Entries with model source code:
====
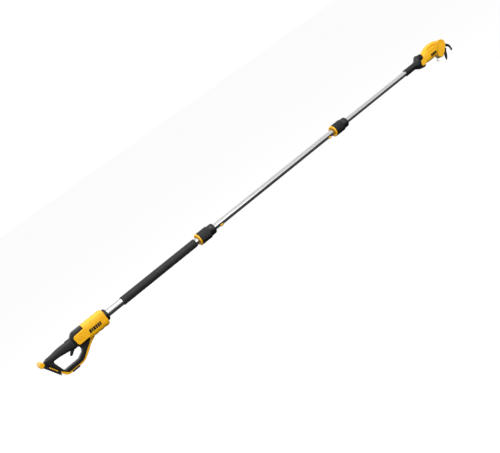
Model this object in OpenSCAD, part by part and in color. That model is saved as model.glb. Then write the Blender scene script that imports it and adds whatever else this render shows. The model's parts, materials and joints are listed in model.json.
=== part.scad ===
// Battery pole pruner with a three-tube telescoping pole and a tilting bypass head.
// X runs along the pole towards the head, Z is up, and the origin is on the pole's
// axis at the middle of the rear grip. All sizes are in millimetres.

/* [Pole] */
// Outer radius of the lower tube
lower_r = 15.3; // [15.1:0.1:15.6]
// Wall of each tube
tube_wall = 0.9; // [0.8:0.05:1]
// Radial gap between one tube and the next
tube_gap = 0.3; // [0.25:0.05:0.4]
// Where the lower tube ends, inside the first collar
lower_end = 770; // [760:1:775]
// Rear end of the middle tube
middle_start = 705; // [690:1:710]
// Rear end of the upper tube
upper_start = 1505; // [1480:1:1520]
// Outer radius of the foam grip
foam_r = 18.7; // [17.5:0.1:20]
// Rear end of the foam grip
foam_start = 311; // [280:1:330]

/* [Collars] */
// Rear face of the first collar
collar_1_x = 730; // [725:1:732]
// Rear face of the second collar
collar_2_x = 1592; // [1585:1:1595]
// Outer radius of a collar sleeve at its wide end
collar_r = 28; // [27:0.1:30]
// Outer radius of a collar sleeve at its narrow end
collar_front_r = 23; // [22:0.1:25]

/* [Handle] */
// Width of the black handle frame
frame_w = 27; // [25:0.5:30]
// Width of the rubber grip cover
grip_w = 34; // [32:0.5:36]
// Width of the yellow housing
housing_w = 66; // [62:1:70]
// Front face of the yellow housing
housing_end = 217; // [212:1:222]
// Width of the battery foot
foot_w = 62; // [58:1:64]

/* [Head] */
// Width of the pruner body
head_w = 48; // [46:1:52]
// Width of the slanted snout
snout_w = 34; // [30:1:38]
// Thickness of each blade
blade_t = 3; // [2.6:0.1:3.2]
// Length of the cutting blade from its bolt to its tip
blade_reach = 55.5; // [52:0.5:60]

/* [Hidden] */

yellow = [0.97, 0.72, 0.1];
black = [0.13, 0.13, 0.13];
foam_grey = [0.2, 0.2, 0.19];
silver = [0.76, 0.77, 0.78];
steel = [0.5, 0.5, 0.52];
dark_steel = [0.16, 0.16, 0.17];
bore_fn = 64;
big = 400;
skin = 0.05;         // half of the parting gap between two shells

middle_r = lower_r - tube_wall - tube_gap;
upper_r = middle_r - tube_wall - tube_gap;
lower_start = 145;
middle_end = collar_2_x + 40;
upper_end = 2205;
foam_end = 714;
cable_r = 8.5;
cable_split = 1100;
cable_gap = 0.4;

// ---- helpers -------------------------------------------------------------

// A side outline, drawn as X and Z, made solid from y0 to y1.
module side_prism(y0, y1)
    translate([0, y1, 0]) rotate([90, 0, 0]) linear_extrude(y1 - y0) children();

// A cross-section, drawn as Y and Z, made solid from x0 to x1.
module along_x(x0, x1)
    translate([x0, 0, 0]) rotate([90, 0, 90]) linear_extrude(x1 - x0) children();

module rod_x(x0, x1, r, fn = bore_fn)
    translate([x0, 0, 0]) rotate([0, 90, 0]) cylinder(h = x1 - x0, r = r, $fn = fn);

module cone_x(x0, x1, r0, r1)
    translate([x0, 0, 0]) rotate([0, 90, 0]) cylinder(h = x1 - x0, r1 = r0, r2 = r1, $fn = bore_fn);

module tube_x(x0, x1, r_out, r_in)
    difference() {
        rod_x(x0, x1, r_out);
        rod_x(x0 - 1, x1 + 1, r_in);
    }

module rod_y(p, y0, y1, r, fn = 48)
    translate([p[0], y1, p[1]]) rotate([90, 0, 0]) cylinder(h = y1 - y0, r = r, $fn = fn);

module rounded_rect(w, h, r) {
    square([w - 2 * r, h], center = true);
    square([w, h - 2 * r], center = true);
    for (sy = [-1, 1], sz = [-1, 1])
        translate([sy * (w / 2 - r), sz * (h / 2 - r)]) circle(r = r, $fn = 48);
}

// The half of a piece on one side of the parting plane: side is -1 or 1.
module half(side)
    intersection() {
        children();
        translate([-big, side > 0 ? skin : -big - skin, -big]) cube([8 * big, big, 2 * big]);
    }

// ---- handle --------------------------------------------------------------

foot_angle = 61.2;   // how far the battery foot's slide direction dips below the pole
post_n = 72;         // distance from the origin to the foot's mounting face

// A point given along the foot's slide direction and outwards from it, as X and Z.
function foot_point(t, n) = [
    t * cos(foot_angle) - n * sin(foot_angle),
    -t * sin(foot_angle) - n * cos(foot_angle)];

// Places a piece drawn with X along the slide direction and -Z outwards.
module on_foot() rotate([0, foot_angle, 0]) children();

neck_start = 60;
neck_end = 115.8;
neck_w = 40;
wall = 2.6;
opening_top = [[-51, -11.5], [-20, -13], [0, -16.2], [20, -19.6], [54, -25.6]];
opening_low = [[67.4, -32], [68.6, -43], [61.5, -55], [36.3, -67.8], [-34, -68.4]];
rim_inside = [[139, -37.3], [neck_end, -37.3], [108, -46.4], [67.4, -75], [50.4, -84.8],
    [-25.1, -86.6], [-33.4, -77]];
rim_outside = [foot_point(26.6, post_n + 0.3), foot_point(31.8, post_n + 5.8), [-45.8, -77],
    [-36.1, -88.6], [-25.1, -94.3], [-12.6, -94.6], [50.4, -90.2], [82.6, -75.6], [107.8, -56.2],
    [139, -37.9]];
frame_top = [[-76, 9.5], [-44.4, 10.3], [-8.4, 14.3], [48, 13.6], [57, 20.4], [67.4, 29.6],
    [76, 33], [neck_end, 33]];

module frame_outline() {
    polygon(concat(
        frame_top,
        [for (i = [1:len(rim_inside) - 1]) rim_inside[i]],
        [foot_point(28, post_n), foot_point(-40, post_n)]));
}

module hand_opening() offset(r = 5, $fn = 32) offset(delta = -5) polygon(concat(opening_top, opening_low));

module frame_band()
    difference() {
        frame_outline();
        hand_opening();
    }

module neck_zone() translate([neck_start, -35.5]) square([neck_end - neck_start, 69]);

module neck_outline()
    intersection() {
        frame_band();
        neck_zone();
    }

trigger_pivot = [62, -19];
frame_bosses = [[-63, -4], [-18, -77.6], [44, -76], [82, -47], [97, 22]];
housing_bosses = [[128, 26], [202, 26], [128, -28.5], [202, -28.5]];
boss_r = 4;
screw_r = 1.6;

module boss_set(points, depth)
    for (p = points) rod_y(p, -depth, depth, boss_r);

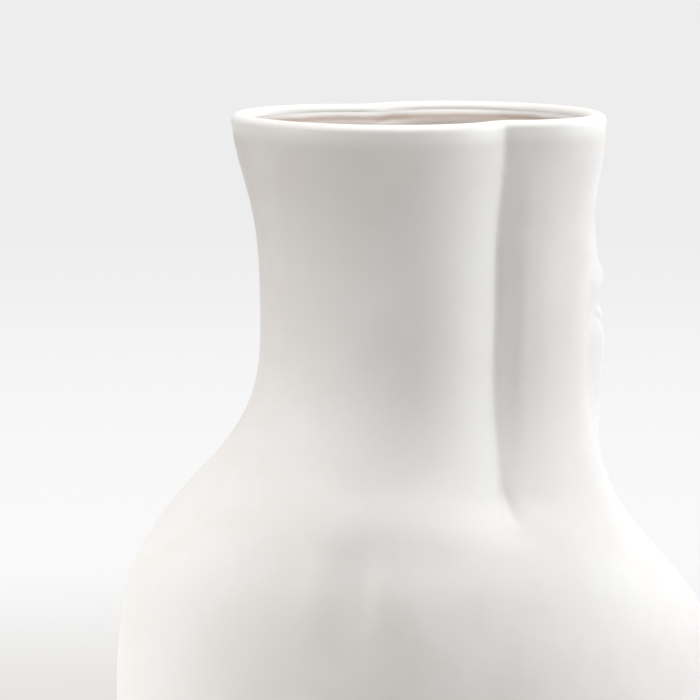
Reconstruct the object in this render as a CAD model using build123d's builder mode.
====
Beginning at the first line of the records, give again each line exactly as written, ending with the line that contains "foam_start = 311; // [280:1:330]".

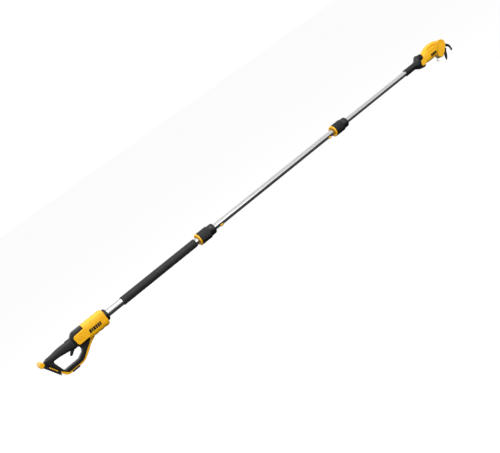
Model this object in OpenSCAD, part by part and in color. That model is saved as model.glb. Then write the Blender scene script that imports it and adds whatever else this render shows. The model's parts, materials and joints are listed in model.json.
=== part.scad ===
// Battery pole pruner with a three-tube telescoping pole and a tilting bypass head.
// X runs along the pole towards the head, Z is up, and the origin is on the pole's
// axis at the middle of the rear grip. All sizes are in millimetres.

/* [Pole] */
// Outer radius of the lower tube
lower_r = 15.3; // [15.1:0.1:15.6]
// Wall of each tube
tube_wall = 0.9; // [0.8:0.05:1]
// Radial gap between one tube and the next
tube_gap = 0.3; // [0.25:0.05:0.4]
// Where the lower tube ends, inside the first collar
lower_end = 770; // [760:1:775]
// Rear end of the middle tube
middle_start = 705; // [690:1:710]
// Rear end of the upper tube
upper_start = 1505; // [1480:1:1520]
// Outer radius of the foam grip
foam_r = 18.7; // [17.5:0.1:20]
// Rear end of the foam grip
foam_start = 311; // [280:1:330]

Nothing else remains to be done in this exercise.